TINA puts Newcastle on the map, and Newcastle Council takes it off again…and, it saves them peanuts.
Stay classy Newcastle Council.
oh no! I was planning to go this year for the first time – and coincidentally my first trip to Newcastle! I’d planned to make a week of it… alas… 🙁
Humorously, as a child, in Newcastle I became adept, by age 11 at working out what the council had done (or not-far more usual), not done.
The council, almost to a person were rather tedious Merewether types, with absolutely no ability to understand art let alone appreciate it, who believe that their entire life should be revolved around making sure the council was paid more than adequately for the work they did, and that any of those arty-farty types were sent back to Sydney.

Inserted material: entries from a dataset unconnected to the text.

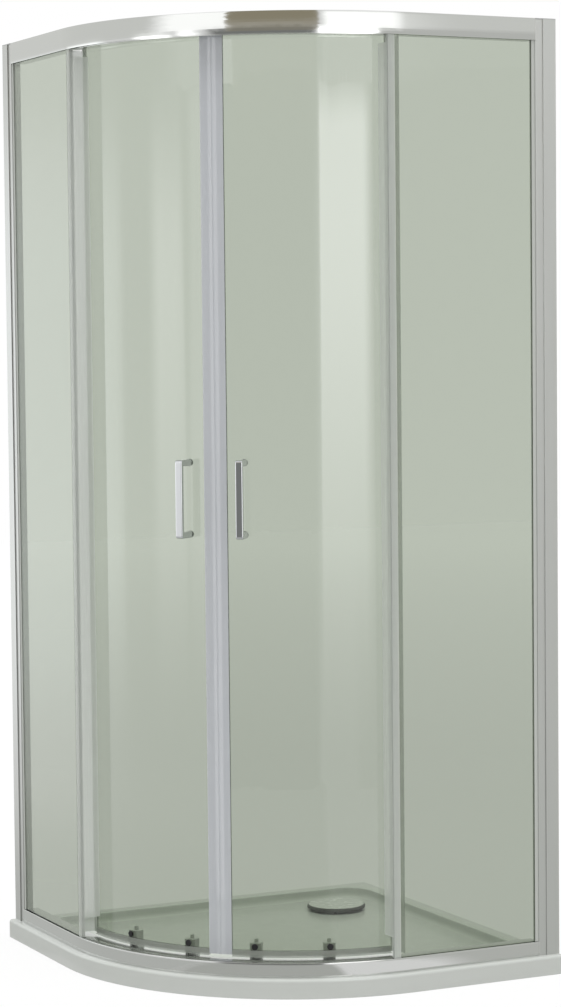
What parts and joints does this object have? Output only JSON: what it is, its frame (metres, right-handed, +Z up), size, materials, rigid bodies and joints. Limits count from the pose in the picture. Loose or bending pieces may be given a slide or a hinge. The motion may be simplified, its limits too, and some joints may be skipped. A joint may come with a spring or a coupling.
{
  "type": "quadrant shower enclosure with tray",
  "caption": "Corner shower enclosure with a curved front: low tray, fixed glass side panels, and curved glass doors that slide apart on rollers between two rails.",
  "frame": {"origin": "middle of the tray's square outline, at the underside of the tray", "axes": "+Z up; the room's two walls are the planes x = +0.45 and y = +0.45; the curved front faces -X and -Y"},
  "size_m": [0.9, 0.9, 1.99],
  "materials": {
    "white_gloss_resin": "smooth white gloss",
    "polished_aluminium": "bright polished, like chrome",
    "clear_glass": "clear toughened glass with a faint green tint",
    "clear_pvc": "clear soft strip",
    "magnet_pvc": "milky soft strip over a magnet",
    "grey_gasket": "soft grey gasket",
    "clear_washer": "clear washer",
    "chrome_plate": "mirror bright plating",
    "satin_cap": "silver-grey moulded cap",
    "white_nylon": "smooth white nylon",
    "grey_plastic": "grey moulded plastic",
    "black_steel": "blackened steel",
    "black_rubber": "black rubber",
    "stainless_steel": "plain stainless steel"
  },
  "bodies": {
    "enclosure": {"adjusting_post_left": "polished_aluminium", "adjusting_post_right": "polished_aluminium", "bottom_rail": "polished_aluminium", "door_stops": "black_rubber", "fixed_edge_seal_left": "clear_pvc", "fixed_edge_seal_right": "clear_pvc", "fixed_glass_left": "clear_glass", "fixed_glass_right": "clear_glass", "glazing_gasket_left": "grey_gasket", "glazing_gasket_right": "grey_gasket", "profile_caps": "satin_cap", "profile_clamp_screws": "stainless_steel", "rail_end_blocks": "grey_plastic", "rail_end_screws": "stainless_steel", "rail_infill_strip": "polished_aluminium", "shower_tray": "white_gloss_resin", "top_rail": "polished_aluminium", "wall_profile_left": "polished_aluminium", "wall_profile_right": "polished_aluminium", "waste_flange": "grey_plastic"},
    "strainer_cup": {"waste_strainer_cup": "grey_plastic"},
    "waste_lid": {"waste_cover": "chrome_plate"},
    "left_door": {"bottom_seal_left": "clear_pvc", "door_glass_left": "clear_glass", "handle_left": "chrome_plate", "handle_screws_left": "chrome_plate", "handle_washers_left": "clear_washer", "housing_screws_left": "black_steel", "magnetic_seal_left": "magnet_pvc", "release_spring_left_lead": "stainless_steel", "release_spring_left_trail": "stainless_steel", "roller_cap_nuts_left": "chrome_plate", "roller_hangers_left": "chrome_plate", "roller_housings_left": "grey_plastic", "trailing_seal_left": "clear_pvc"},
    "right_door": {"bottom_seal_right": "clear_pvc", "door_glass_right": "clear_glass", "handle_right": "chrome_plate", "handle_screws_right": "chrome_plate", "handle_washers_right": "clear_washer", "housing_screws_right": "black_steel", "magnetic_seal_right": "magnet_pvc", "release_spring_right_lead": "stainless_steel", "release_spring_right_trail": "stainless_steel", "roller_cap_nuts_right": "chrome_plate", "roller_hangers_right": "chrome_plate", "roller_housings_right": "grey_plastic", "trailing_seal_right": "clear_pvc"},
    "bottom_wheel_left_lead": {"bottom_wheel_left_lead": "white_nylon"},
    "bottom_wheel_left_trail": {"bottom_wheel_left_trail": "white_nylon"},
    "bottom_wheel_right_lead": {"bottom_wheel_right_lead": "white_nylon"},
    "bottom_wheel_right_trail": {"bottom_wheel_right_trail": "white_nylon"},
    "release_button_left_lead": {"release_button_left_lead": "grey_plastic"},
    "release_button_left_trail": {"release_button_left_trail": "grey_plastic"},
    "release_button_right_lead": {"release_button_right_lead": "grey_plastic"},
    "release_button_right_trail": {"release_button_right_trail": "grey_plastic"},
    "top_wheel_left_lead": {"top_wheel_left_lead": "white_nylon"},
    "top_wheel_left_trail": {"top_wheel_left_trail": "white_nylon"},
    "top_wheel_right_lead": {"top_wheel_right_lead": "white_nylon"},
    "top_wheel_right_trail": {"top_wheel_right_trail": "white_nylon"}
  },
  "joints": [
    {"name": "left_door_run", "type": "hinge", "parent": "enclosure", "child": "left_door", "pos_m": [0.1, 0.1, 0], "axis": [0, 0, -1], "range_deg": [0, 25]},
    {"name": "top_wheel_left_lead_spin", "type": "hinge", "parent": "left_door", "child": "top_wheel_left_lead", "pos_m": [-0.31016, -0.2031, 1.95915], "axis": [-0.8042, -0.5943, 0], "continuous": true},
    {"name": "release_button_left_lead_press", "type": "slide", "parent": "left_door", "child": "release_button_left_lead", "axis": [0, 0, -1], "range_m": [0, 0.0055], "stiffness_N_per_m": 300, "springref_m": -0.006, "deforming": ["release_spring_left_lead"]},
    {"name": "bottom_wheel_left_lead_spin", "type": "hinge", "parent": "release_button_left_lead", "child": "bottom_wheel_left_lead", "pos_m": [-0.31016, -0.2031, 0.0587], "axis": [-0.8042, -0.5943, 0], "continuous": true},
    {"name": "top_wheel_left_trail_spin", "type": "hinge", "parent": "left_door", "child": "top_wheel_left_trail", "pos_m": [-0.3841, -0.06047, 1.95915], "axis": [-0.9492, -0.3147, 0], "continuous": true},
    {"name": "release_button_left_trail_press", "type": "slide", "parent": "left_door", "child": "release_button_left_trail", "axis": [0, 0, -1], "range_m": [0, 0.0055], "stiffness_N_per_m": 300, "springref_m": -0.006, "deforming": ["release_spring_left_trail"]},
    {"name": "bottom_wheel_left_trail_spin", "type": "hinge", "parent": "release_button_left_trail", "child": "bottom_wheel_left_trail", "pos_m": [-0.3841, -0.06047, 0.0587], "axis": [-0.9492, -0.3147, 0], "continuous": true},
    {"name": "right_door_run", "type": "hinge", "parent": "enclosure", "child": "right_door", "pos_m": [0.1, 0.1, 0], "axis": [0, 0, 1], "range_deg": [0, 25]},
    {"name": "top_wheel_right_lead_spin", "type": "hinge", "parent": "right_door", "child": "top_wheel_right_lead", "pos_m": [-0.2031, -0.31016, 1.95915], "axis": [-0.5943, -0.8042, 0], "continuous": true},
    {"name": "release_button_right_lead_press", "type": "slide", "parent": "right_door", "child": "release_button_right_lead", "axis": [0, 0, -1], "range_m": [0, 0.0055], "stiffness_N_per_m": 300, "springref_m": -0.006, "deforming": ["release_spring_right_lead"]},
    {"name": "bottom_wheel_right_lead_spin", "type": "hinge", "parent": "release_button_right_lead", "child": "bottom_wheel_right_lead", "pos_m": [-0.2031, -0.31016, 0.0587], "axis": [-0.5943, -0.8042, 0], "continuous": true},
    {"name": "top_wheel_right_trail_spin", "type": "hinge", "parent": "right_door", "child": "top_wheel_right_trail", "pos_m": [-0.06047, -0.3841, 1.95915], "axis": [-0.3147, -0.9492, 0], "continuous": true},
    {"name": "release_button_right_trail_press", "type": "slide", "parent": "right_door", "child": "release_button_right_trail", "axis": [0, 0, -1], "range_m": [0, 0.0055], "stiffness_N_per_m": 300, "springref_m": -0.006, "deforming": ["release_spring_right_trail"]},
    {"name": "bottom_wheel_right_trail_spin", "type": "hinge", "parent": "release_button_right_trail", "child": "bottom_wheel_right_trail", "pos_m": [-0.06047, -0.3841, 0.0587], "axis": [-0.3147, -0.9492, 0], "continuous": true},
    {"name": "strainer_cup_lift", "type": "slide", "parent": "enclosure", "child": "strainer_cup", "axis": [0, 0, 1], "range_m": [0, 0.04]},
    {"name": "waste_cover_lift", "type": "slide", "parent": "strainer_cup", "child": "waste_lid", "axis": [0, 0, 1], "range_m": [0, 0.06]}
  ],
  "couplings": [
    {"joint": "top_wheel_left_lead_spin", "follows": "left_door_run", "ratio": 46.364},
    {"joint": "bottom_wheel_left_lead_spin", "follows": "left_door_run", "ratio": -63.75},
    {"joint": "top_wheel_left_trail_spin", "follows": "left_door_run", "ratio": 46.364},
    {"joint": "bottom_wheel_left_trail_spin", "follows": "left_door_run", "ratio": -63.75},
    {"joint": "top_wheel_right_lead_spin", "follows": "right_door_run", "ratio": -46.364},
    {"joint": "bottom_wheel_right_lead_spin", "follows": "right_door_run", "ratio": 63.75},
    {"joint": "top_wheel_right_trail_spin", "follows": "right_door_run", "ratio": -46.364},
    {"joint": "bottom_wheel_right_trail_spin", "follows": "right_door_run", "ratio": 63.75}
  ]
}
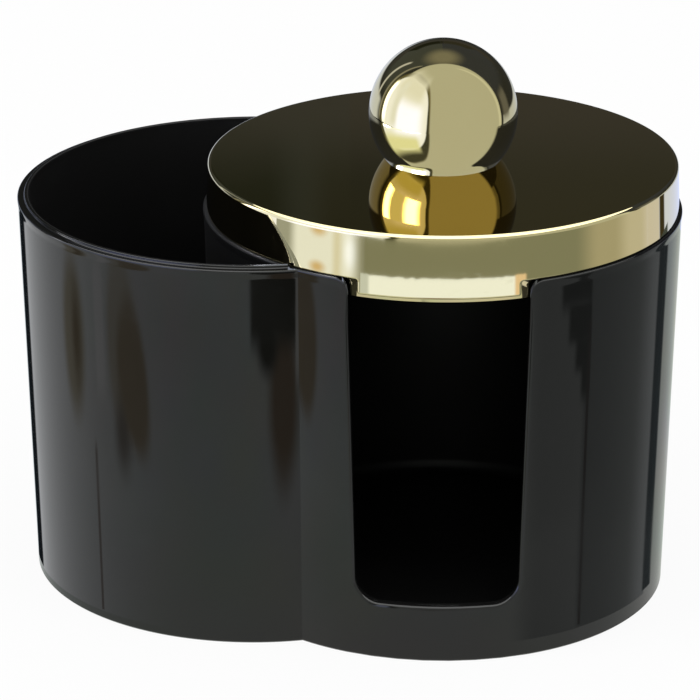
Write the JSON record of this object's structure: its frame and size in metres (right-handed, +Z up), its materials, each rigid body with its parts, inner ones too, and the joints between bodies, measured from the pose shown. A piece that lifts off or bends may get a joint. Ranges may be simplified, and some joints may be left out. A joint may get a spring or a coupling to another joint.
{
  "type": "bathroom storage container",
  "caption": "Gloss black bathroom container: an open round cup overlapping a round cup that has a front window and a gold lift-off lid with a ball knob.",
  "frame": {"origin": "midway between the axes of the two cups, on the surface that the container stands on", "axes": "+X runs from the open cup to the lidded cup, +Z is up, and the window is on the -Y side, turned 10.8 degrees towards +X"},
  "size_m": [0.1263, 0.09, 0.1066],
  "materials": {
    "black_gloss": "polished black moulding, mirror-like gloss",
    "gold_plate": "mirror pale gold plating over a plastic moulding",
    "insert_brass": "turned, knurled outside",
    "zinc_steel": "bright zinc plated"
  },
  "bodies": {
    "container": {"container_body": "black_gloss"},
    "lid": {"lid_cap": "gold_plate", "knob_ball": "gold_plate", "knob_insert": "insert_brass", "screw_washer": "zinc_steel", "knob_screw": "zinc_steel"}
  },
  "joints": [
    {"name": "lid_lift", "type": "slide", "parent": "container", "child": "lid", "axis": [0, 0, 1], "range_m": [0, 0.09]}
  ]
}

It certainly appears as though little has changed. I suppose on the balance it’s true to say that most councils are relatively useless, it’s just that Newcastle seems to be worse than most. That having been said, they’ve had 10 years of funding, and it appears to be a particularly successful sort of a festival, so perhaps it’s time they started making it pay for itself, rather than expecting ratepayers to support it just because they can.
“Buman refused a further interview with Crikey after finding a question comparing This Is Not Art to fringe festivals in Sydney and Adelaide “extremely offensive”.”
Can you please publish the question as it was asked?